▶ **EXERCISE INSTRUCTIONS**
Within the entries below, find the portion that opens with the line containing "Continue the build123d" and closes with the line containing "EDGE_TINT = shown(158, 132, 82)". Retype that portion exactly and only.

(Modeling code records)
* * *

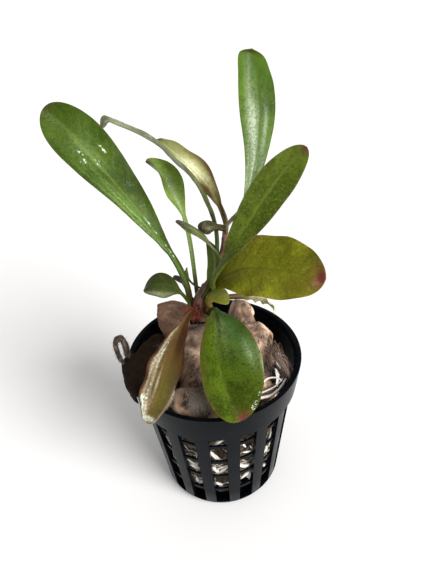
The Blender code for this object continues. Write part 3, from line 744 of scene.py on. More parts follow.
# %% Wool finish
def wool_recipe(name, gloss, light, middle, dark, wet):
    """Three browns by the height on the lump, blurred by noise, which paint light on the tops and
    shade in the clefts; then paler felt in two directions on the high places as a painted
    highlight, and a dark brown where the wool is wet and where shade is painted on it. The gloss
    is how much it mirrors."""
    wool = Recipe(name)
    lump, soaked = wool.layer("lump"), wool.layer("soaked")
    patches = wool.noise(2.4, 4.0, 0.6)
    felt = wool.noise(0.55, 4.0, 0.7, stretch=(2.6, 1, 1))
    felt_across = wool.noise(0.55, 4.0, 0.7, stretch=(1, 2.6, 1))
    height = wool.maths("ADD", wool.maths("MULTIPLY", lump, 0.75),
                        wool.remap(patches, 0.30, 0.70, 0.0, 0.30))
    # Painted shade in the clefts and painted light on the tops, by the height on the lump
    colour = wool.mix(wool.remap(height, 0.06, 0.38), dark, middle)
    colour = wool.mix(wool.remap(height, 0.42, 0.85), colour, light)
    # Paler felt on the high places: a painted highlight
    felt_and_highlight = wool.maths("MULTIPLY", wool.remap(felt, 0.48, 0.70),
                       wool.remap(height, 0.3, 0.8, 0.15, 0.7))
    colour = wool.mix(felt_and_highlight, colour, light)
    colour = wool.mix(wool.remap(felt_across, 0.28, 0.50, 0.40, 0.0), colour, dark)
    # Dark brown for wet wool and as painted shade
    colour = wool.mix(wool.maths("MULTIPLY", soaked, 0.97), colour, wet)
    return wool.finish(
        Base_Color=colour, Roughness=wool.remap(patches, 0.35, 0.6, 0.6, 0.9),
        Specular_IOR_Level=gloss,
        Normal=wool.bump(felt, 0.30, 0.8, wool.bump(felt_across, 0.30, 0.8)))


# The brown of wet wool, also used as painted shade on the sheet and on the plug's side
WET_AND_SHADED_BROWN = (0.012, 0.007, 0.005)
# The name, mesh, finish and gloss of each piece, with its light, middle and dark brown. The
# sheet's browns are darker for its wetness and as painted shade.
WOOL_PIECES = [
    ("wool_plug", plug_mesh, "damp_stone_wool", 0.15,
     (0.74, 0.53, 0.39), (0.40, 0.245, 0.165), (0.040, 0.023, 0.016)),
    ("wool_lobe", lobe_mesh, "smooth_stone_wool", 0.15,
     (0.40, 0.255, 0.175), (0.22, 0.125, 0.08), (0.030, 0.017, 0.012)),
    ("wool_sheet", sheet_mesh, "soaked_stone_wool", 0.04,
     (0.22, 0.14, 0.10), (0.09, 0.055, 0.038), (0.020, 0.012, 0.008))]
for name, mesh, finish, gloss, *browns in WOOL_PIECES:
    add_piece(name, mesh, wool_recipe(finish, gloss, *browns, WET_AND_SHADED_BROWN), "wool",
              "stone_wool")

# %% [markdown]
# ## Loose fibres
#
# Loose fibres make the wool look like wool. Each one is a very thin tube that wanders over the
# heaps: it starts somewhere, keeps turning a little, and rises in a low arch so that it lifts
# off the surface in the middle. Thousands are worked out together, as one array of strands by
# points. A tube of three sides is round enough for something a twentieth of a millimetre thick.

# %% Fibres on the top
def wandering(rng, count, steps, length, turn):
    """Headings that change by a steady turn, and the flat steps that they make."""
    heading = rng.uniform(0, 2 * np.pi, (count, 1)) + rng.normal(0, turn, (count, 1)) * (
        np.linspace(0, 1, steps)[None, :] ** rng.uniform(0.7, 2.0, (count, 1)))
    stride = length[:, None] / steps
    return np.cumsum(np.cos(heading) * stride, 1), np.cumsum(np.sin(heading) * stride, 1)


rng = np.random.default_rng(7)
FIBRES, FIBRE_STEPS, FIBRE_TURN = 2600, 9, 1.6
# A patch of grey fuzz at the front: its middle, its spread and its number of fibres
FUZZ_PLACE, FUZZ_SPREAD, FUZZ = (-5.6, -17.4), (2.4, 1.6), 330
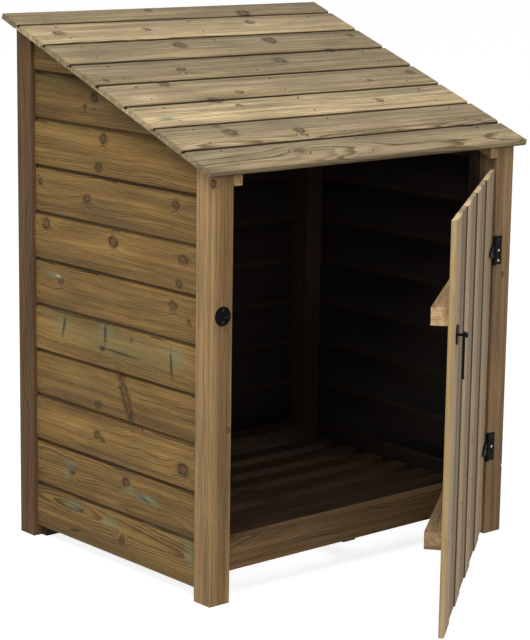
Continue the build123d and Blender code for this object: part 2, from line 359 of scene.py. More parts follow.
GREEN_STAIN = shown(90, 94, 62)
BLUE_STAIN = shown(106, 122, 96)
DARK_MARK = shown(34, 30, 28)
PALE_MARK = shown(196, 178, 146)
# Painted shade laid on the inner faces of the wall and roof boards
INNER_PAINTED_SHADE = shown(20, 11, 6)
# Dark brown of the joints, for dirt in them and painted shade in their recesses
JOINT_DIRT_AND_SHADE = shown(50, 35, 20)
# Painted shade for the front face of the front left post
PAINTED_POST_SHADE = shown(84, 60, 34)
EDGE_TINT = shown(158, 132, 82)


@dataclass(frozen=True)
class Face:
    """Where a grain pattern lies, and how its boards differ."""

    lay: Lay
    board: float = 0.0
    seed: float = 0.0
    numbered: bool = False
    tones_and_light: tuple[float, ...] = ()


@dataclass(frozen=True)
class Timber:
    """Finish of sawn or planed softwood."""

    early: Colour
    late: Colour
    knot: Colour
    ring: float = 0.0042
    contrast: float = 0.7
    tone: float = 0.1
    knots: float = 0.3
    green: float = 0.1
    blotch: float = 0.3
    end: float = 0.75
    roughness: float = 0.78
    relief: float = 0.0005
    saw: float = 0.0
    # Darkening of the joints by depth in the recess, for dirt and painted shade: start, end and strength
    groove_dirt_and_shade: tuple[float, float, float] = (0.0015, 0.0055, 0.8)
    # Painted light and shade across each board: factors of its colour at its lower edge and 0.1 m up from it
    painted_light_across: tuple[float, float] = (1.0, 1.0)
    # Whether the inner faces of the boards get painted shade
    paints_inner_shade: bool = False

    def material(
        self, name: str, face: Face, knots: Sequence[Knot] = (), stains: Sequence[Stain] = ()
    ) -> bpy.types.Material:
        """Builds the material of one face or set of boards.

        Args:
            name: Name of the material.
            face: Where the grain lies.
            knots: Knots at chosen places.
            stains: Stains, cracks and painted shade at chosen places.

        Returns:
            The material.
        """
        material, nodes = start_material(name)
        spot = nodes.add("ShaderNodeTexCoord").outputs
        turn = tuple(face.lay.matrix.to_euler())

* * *

▶ **IN RESPONSE**
Continue the build123d and Blender code for this object: part 2, from line 359 of scene.py. More parts follow.
GREEN_STAIN = shown(90, 94, 62)
BLUE_STAIN = shown(106, 122, 96)
DARK_MARK = shown(34, 30, 28)
PALE_MARK = shown(196, 178, 146)
# Painted shade laid on the inner faces of the wall and roof boards
INNER_PAINTED_SHADE = shown(20, 11, 6)
# Dark brown of the joints, for dirt in them and painted shade in their recesses
JOINT_DIRT_AND_SHADE = shown(50, 35, 20)
# Painted shade for the front face of the front left post
PAINTED_POST_SHADE = shown(84, 60, 34)
EDGE_TINT = shown(158, 132, 82)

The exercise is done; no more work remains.